311 God spoke to Moses: 2 "Avenge the People of Israel on the Midianites. Afterward you will go to be with your dead ancestors." 3 Moses addressed the people: "Recruit men for a campaign against Midian, to exact God's vengeance on Midian, 4 a thousand from each tribe of Israel to go to war." 5 A fighting force of a thousand from each tribe of Israel - twelve thousand in all - was recruited. 6 Moses sent them off to war, a thousand from each tribe, and also Phinehas son of Eleazar, who went as priest to the army, in charge of holy vessels and the signaling bugles.
7 They attacked Midian, just as God had commanded Moses, and killed every last man. 8 Among the fallen were Evi, Rekem, Zur, Hur, and Reba - the five kings of Midian. They also killed Balaam son of Beor with the sword. 9 The People of Israel took the Midianite women and children captive and took all their animals and herds and goods as plunder. 10 They burned to the ground all the towns in which Midianites lived and also their tent camps. 11 They looted and plundered everything and everyone - stuff and people and animals. 12 They took it all - captives and booty and plunder - back to Moses and Eleazar the priest and the company of Israel where they were camped on the Plains of Moab, at Jordan-Jericho.
13 Moses, Eleazar, and all the leaders of the congregation went to meet the returning army outside the camp. 14 Moses was furious with the army officers - the commanders of thousands and commanders of hundreds - as they came back from the battlefield: 15 "What's this! You've let these women live! 16 They're the ones who, under Balaam's direction, seduced the People of Israel away from God in that mess at Peor, causing the plague that hit God's people. 17 Finish your job: kill all the boys. Kill every woman who has slept with a man. 18 The younger women who are virgins you can keep alive for yourselves.
Matthew Henry's Commentary on Numbers 31:1-18
Commentary on Numbers 31:1-6
(Read Numbers 31:1-6)
All who, without commission from God, dare to execute private revenge, and who, from ambition, covetousness, or resentment, wage war and desolate kingdoms, must one day answer for it. But if God, instead of sending an earthquake, a pestilence, or a famine, be pleased to authorize and command any people to avenge his cause, such a commission surely is just and right. The Israelites could show such a commission, though no persons now can do so. Their wars were begun and carried on expressly by Divine direction, and they were enabled to conquer by miracles. Unless it can be proved that the wicked Canaanites did not deserve their doom, objectors only prove their dislike to God, and their love to his enemies. Man makes light of the evil of sin, but God abhors it. This explains the terrible executions of the nations which had filled the measure of their sins.

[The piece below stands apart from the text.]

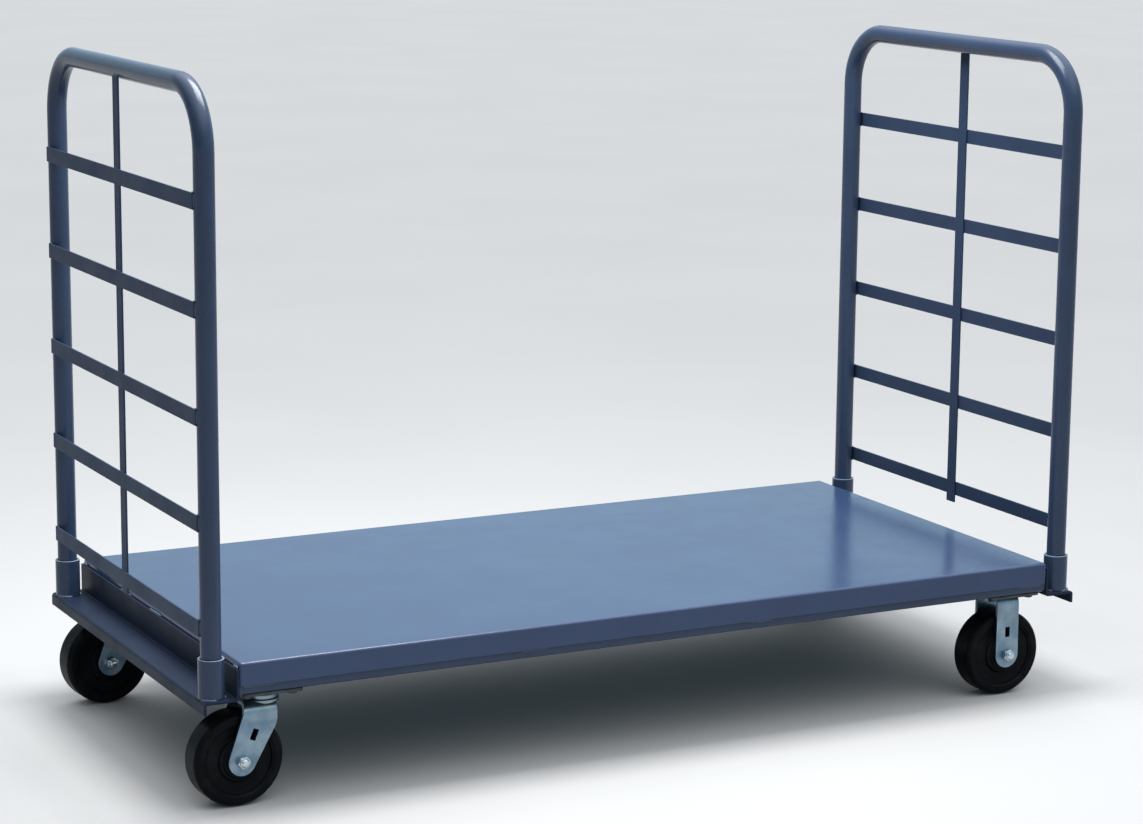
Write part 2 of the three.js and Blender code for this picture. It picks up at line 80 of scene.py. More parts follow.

Commentary on Numbers 31:7-12
(Read Numbers 31:7-12)
The Israelites slew the Kings of Midian. They slew Balaam. God's overruling providence brought him thither, and their just vengeance found him. Had he himself rightly believed what he had said of the happy state of Israel, he would not have thus herded with the enemies of Israel. The Midianites' wicked wiles were Balaam's projects: it was just that he should perish with them, Hosea 4:5. They took the women and children captives. They burnt their cities and castles, and returned to the camp.
Commentary on Numbers 31:13-18
(Read Numbers 31:13-18)
The sword of war should spare women and children; but the sword of justice should know no distinction, but that of guilty or not guilty. This war was the execution of a righteous sentence upon a guilty nation, in which the women were the worst criminals. The female children were spared, who, being brought up among the Israelites, would not tempt them to idolatry. The whole history shows the hatefulness of sin, and the guilt of tempting others; it teaches us to avoid all occasions of evil, and to give no quarter to inward lusts. The women and children were not kept for sinful purposes, but for slaves, a custom every where practised in former times, as to captives. In the course of providence, when famine and plagues visit a nation for sin, children suffer in the common calamity. In this case parents are punished in their children; and for children dying before actual sin, full provision is made as to their eternal happiness, by the mercy of God in Christ.